We are accustomed to accepting the findings put in front of us by experts as truth when the reality is the advice these experts give us is based on scientific findings that are never free from the biases of the people who were experimenting in the first place. Thompson continues:
It is through interpretation, sometimes, we tell stories about scientific results that aren't always a perfect encapsulation of what was discovered and your work and our conversations together, because we've talked a few times since your essay was published, it's gotten me thinking about like the pipeline between science and media representations of science. Like, scientific research happens, and then the research becomes a paper, and then that paper becomes a press release from, say, you know, the Harvard Diet Science Department.
And then that press release becomes an article in the New York Times or the Atlantic. And that article becomes a cable news chyron, a little thing at the bottom of, like a Tucker Carlson or Rachel Maddow show saying, you know, ice cream, colon, Good, right? And so now that complex piece of science has been reduced to three words, and those three words become the layperson talking point, right? It's almost like this is a factory for taking the raw material of science and using it to become the finished material of the layperson talking point. And at every single stage in that pipeline, this science is being blasted with values, values, values. [podcast episode: https://www.theringer.com/2023/5/9/23716473/a-diet-conspiracy-is-ice-cream-secretly-good-for-you-with-david-johns]

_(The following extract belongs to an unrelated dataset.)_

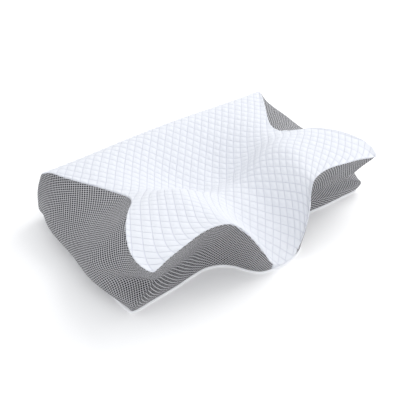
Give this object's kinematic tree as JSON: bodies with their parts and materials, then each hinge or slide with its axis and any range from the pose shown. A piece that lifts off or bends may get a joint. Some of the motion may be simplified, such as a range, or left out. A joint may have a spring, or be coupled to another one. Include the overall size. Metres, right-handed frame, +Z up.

And here, we find another layer of the rub. At every stage of the scientific process, the context matters. The context of the greater scientific community at first and then the media environment are reshaping the way the “content” of the findings is presented at every step of the way. In this case, my biases predispose me to really like this headline, but there are lots of potential situations where my biases will not predispose me to like the “expert vetted” and “media filtered” versions of the story.
So today, as you are going through your news of choice, think about the context that data is being presented. Do you expose yourself to media that tell you the stories you want to hear, or are you listing to sources that give you a fuller picture of what’s happening? And if you have a job that puts you in a position to pick and choose data to present, are you honestly representing the data to the best of your ability, or are you feeling pressure to conform to the “dogma” of your industry?
Johns, D. M. (2023, April 17). Nutrition science’s most preposterous result: Could ice cream possibly be good for you? The Atlantic. https://www.theatlantic.com/magazine/archive/2023/05/ice-cream-bad-for-you-health-study/673487/
Thompson, D. (2023, May 9). A diet conspiracy: Is ice cream secretly good for you?. The Ringer. https://www.theringer.com/2023/5/9/23716473/a-diet-conspiracy-is-ice-cream-secretly-good-for-you-with-david-johns
Excellent! Your illustration of the research data coming down the pipeline process and ending up as a three word condensed version for the news consumer…was spot on. It can be applied to multiple subjects as well as science. Thank you for your insightful and very practical articles.